In May, the notorious hardcore supporters of second-division side Dynamo Dresden (see above) traveled to their club’s away game at Karlsruhe in full military outfits with a banner declaring "war on the DFB (German football association)."
Similar sentiments have since been expressed by fan groups across the country, including at almost every German Cup first-round fixture last weekend.
On Wednesday, DFB President Reinhard Grindel respondedby releasing a statement calling for a fresh start and a renewed dialogue with supporters.
So how has it come to this?
German football's relationship with its supporters is historically unique.
The German word for a club, Verein, has inherently democratic connotations whereby members have a direct say in the running of their club.
Since 1998, when the DFB first allowed clubs to convert their football teams into limited companies, the so-called 50+1 rule has required the majority of a club's shares (50 percent plus a single share) to remain with the club's members.
In other words, the clubs belong to the fans. But recent developments have caused the relationship between league, clubs and fans to become increasingly strained.
Red Bull - the embodiment of commerce?
Last season, the feeling of creeping commercialization and gentrification intensified, not helped by the success of two clubs, which many supporters believe embody all that is wrong with modern football: Hoffenheim, the village team bankrolled up the league system by billionaire software mogul Dietmar Hopp, and, more potently, RasenBallsport Leipzig, the Red Bull franchise created from nothing in 2009 and considered by many fans to be little more than a marketing vehicle for the Austrian energy drink brand.

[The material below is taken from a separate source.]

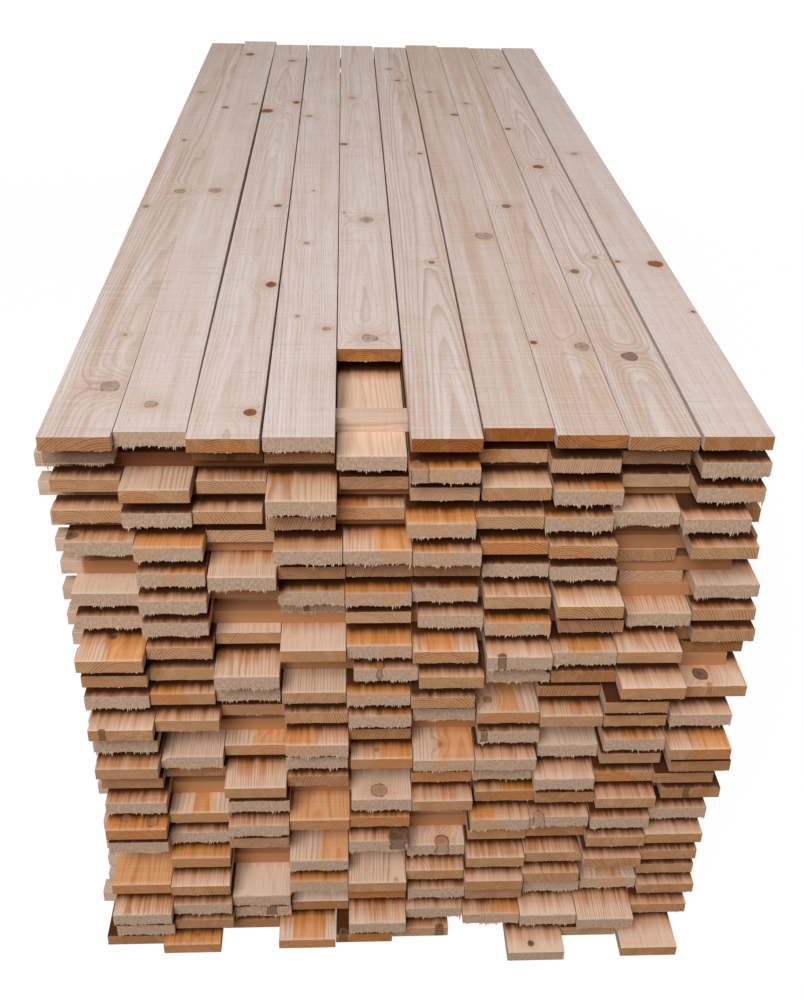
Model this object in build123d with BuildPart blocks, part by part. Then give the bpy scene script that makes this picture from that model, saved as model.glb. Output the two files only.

The weekly anti-RB protests ranged from boycotts (Bayern) to banners (Gladbach) to blockades (Cologne). In February, the peaceful protests turned violent when a minority of Borussia Dortmund supporters attacked RB Leipzig fans outside the Signal Iduna Park. Inside the ground, the famous Südtribüne (south stand) was a collage of anti-RB banners, a small number of which (four per cent according to police) were adjudged to include illegal content.

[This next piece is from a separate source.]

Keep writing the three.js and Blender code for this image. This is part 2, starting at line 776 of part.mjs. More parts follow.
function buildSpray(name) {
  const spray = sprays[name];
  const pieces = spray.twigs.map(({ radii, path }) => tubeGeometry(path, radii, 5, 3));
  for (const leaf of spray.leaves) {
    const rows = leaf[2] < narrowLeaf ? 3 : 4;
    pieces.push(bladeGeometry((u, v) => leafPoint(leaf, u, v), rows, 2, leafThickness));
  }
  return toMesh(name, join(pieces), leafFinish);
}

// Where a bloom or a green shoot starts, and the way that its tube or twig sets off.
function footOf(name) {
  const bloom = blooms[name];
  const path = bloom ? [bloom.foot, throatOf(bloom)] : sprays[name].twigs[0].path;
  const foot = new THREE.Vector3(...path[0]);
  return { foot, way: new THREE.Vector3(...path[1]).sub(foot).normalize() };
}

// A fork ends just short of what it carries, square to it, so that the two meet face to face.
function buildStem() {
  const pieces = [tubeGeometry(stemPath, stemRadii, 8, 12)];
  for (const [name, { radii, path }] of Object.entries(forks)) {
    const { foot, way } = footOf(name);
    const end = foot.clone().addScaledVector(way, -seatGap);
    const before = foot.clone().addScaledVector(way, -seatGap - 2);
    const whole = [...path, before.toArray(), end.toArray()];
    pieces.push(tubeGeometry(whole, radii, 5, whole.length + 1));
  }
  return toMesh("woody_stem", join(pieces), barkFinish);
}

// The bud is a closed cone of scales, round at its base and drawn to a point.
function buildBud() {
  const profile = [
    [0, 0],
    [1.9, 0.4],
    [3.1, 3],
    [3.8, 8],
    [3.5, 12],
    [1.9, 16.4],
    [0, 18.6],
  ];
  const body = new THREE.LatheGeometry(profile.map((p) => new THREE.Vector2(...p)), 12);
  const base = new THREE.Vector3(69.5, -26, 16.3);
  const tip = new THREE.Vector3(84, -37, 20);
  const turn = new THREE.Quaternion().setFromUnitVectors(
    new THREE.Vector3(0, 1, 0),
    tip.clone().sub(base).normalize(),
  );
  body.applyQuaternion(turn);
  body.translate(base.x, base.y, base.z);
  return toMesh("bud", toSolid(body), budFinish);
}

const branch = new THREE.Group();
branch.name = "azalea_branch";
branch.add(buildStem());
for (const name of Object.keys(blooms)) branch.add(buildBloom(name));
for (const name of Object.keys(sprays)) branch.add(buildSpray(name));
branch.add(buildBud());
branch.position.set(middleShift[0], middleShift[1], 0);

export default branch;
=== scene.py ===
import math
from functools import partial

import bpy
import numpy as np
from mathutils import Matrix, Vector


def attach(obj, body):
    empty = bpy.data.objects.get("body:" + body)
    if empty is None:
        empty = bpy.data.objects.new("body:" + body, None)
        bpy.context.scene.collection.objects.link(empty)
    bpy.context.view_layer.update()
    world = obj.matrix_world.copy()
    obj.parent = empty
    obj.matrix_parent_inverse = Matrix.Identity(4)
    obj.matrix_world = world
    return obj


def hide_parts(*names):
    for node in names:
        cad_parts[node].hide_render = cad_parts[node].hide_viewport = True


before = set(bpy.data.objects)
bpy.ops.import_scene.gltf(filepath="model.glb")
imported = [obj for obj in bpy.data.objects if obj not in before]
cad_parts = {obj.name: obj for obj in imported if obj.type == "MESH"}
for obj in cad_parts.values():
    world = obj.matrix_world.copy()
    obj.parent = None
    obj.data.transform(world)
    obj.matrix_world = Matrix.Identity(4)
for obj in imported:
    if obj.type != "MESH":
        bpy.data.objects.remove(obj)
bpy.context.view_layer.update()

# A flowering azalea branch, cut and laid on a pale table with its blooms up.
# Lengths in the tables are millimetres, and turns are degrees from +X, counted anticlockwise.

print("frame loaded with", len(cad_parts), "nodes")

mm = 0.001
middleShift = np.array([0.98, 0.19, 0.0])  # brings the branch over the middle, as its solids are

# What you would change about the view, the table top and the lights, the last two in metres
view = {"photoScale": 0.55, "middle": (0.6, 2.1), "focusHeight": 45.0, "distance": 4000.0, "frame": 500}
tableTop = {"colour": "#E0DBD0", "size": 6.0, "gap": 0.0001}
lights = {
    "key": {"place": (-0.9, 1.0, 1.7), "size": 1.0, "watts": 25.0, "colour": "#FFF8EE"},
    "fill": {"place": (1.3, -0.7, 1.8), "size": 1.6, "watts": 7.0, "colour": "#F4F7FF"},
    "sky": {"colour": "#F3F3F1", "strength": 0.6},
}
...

As a punishment, Dortmund were ordered to close the whole Südtribüne for their home match against Wolfsburg - an example of a collective punishment whereby more than 25,000 mainly innocent fans were punished for the actions of a minority.
The supporters' ire is not directed at the so-called "plastic" clubs per se, but rather at what they represent and a system which has allowed them to exist in the first place to the detriment of others.
In June, the DFB's plan to allow a Chinese under-20 national team to play in Germany's fourth tier caused renewed outrage. While the DFB argued that the money earned by playing the Chinese XI (30,000 euros for two matches) would benefit the clubs in the southwestern regional league, critics argued that the plan was merely a political ploy to use football as a tool in the more general diplomatic rapprochement between Germany and China.
At the German Cup final in May, derogatory chants about the DFB echoed back and forth across Berlin's Olympic Stadium between the rival Borussia Dortmund and Eintracht Frankfurt fans. A halftime performance by German singer Helene Fischer was then drowned out by whistles which were so loud that television producers were forced to audibly turn down their microphones.
Halftime shows might be commonplace at sports events in the United States but for many German football fans, such "entertainment" encapsulates the commercialization of a game which, in their minds, increasingly values television viewers, overseas fans and big-money sponsors more than those who turn up to the grounds week in, week out.
For German supporters who literally own their clubs, football is not passive entertainment. They are legally part of the spectacle and they demand to be treated as such.
'Time to stop. Time to think.'
As the new season approaches, relations between fans and authorities have never been at a lower ebb and the DFB appears to have taken notice.
"In the past weeks and months, I have been struck by the demonstrations, declarations and protests against teams and their fans," said President Grindel in his statement on Wednesday. "That is not what football in Germany stands for. It's time to stop. It's time to think."
"Germany is envied around the world for the atmosphere in its stadiums," he continued. "Fan cultures with their impressive choreographies, creative displays and social engagement create a unique atmosphere. The DFB acknowledges that and we are thankful for it."
"We understand that it's about more [than a game]," he added. "Football in Germany stands for standing terraces, affordable ticket prices and the 50+1 rule. We are serious about our offer of a renewed dialogue."
Fan groups have welcomed Grindel's comments cautiously - they are still suspicious of the DFB and will remain so until convinced that their concerns are taken seriously.
But it's a start. Nobody is disputing that the Bundesliga, the DFB and German football clubs need to make money. Thanks to the increasing popularity of the country's football, all parties are in a better position than ever to do so.
However, at the start of a new season, they must not forget what makes German football what it is in the first place - its fans.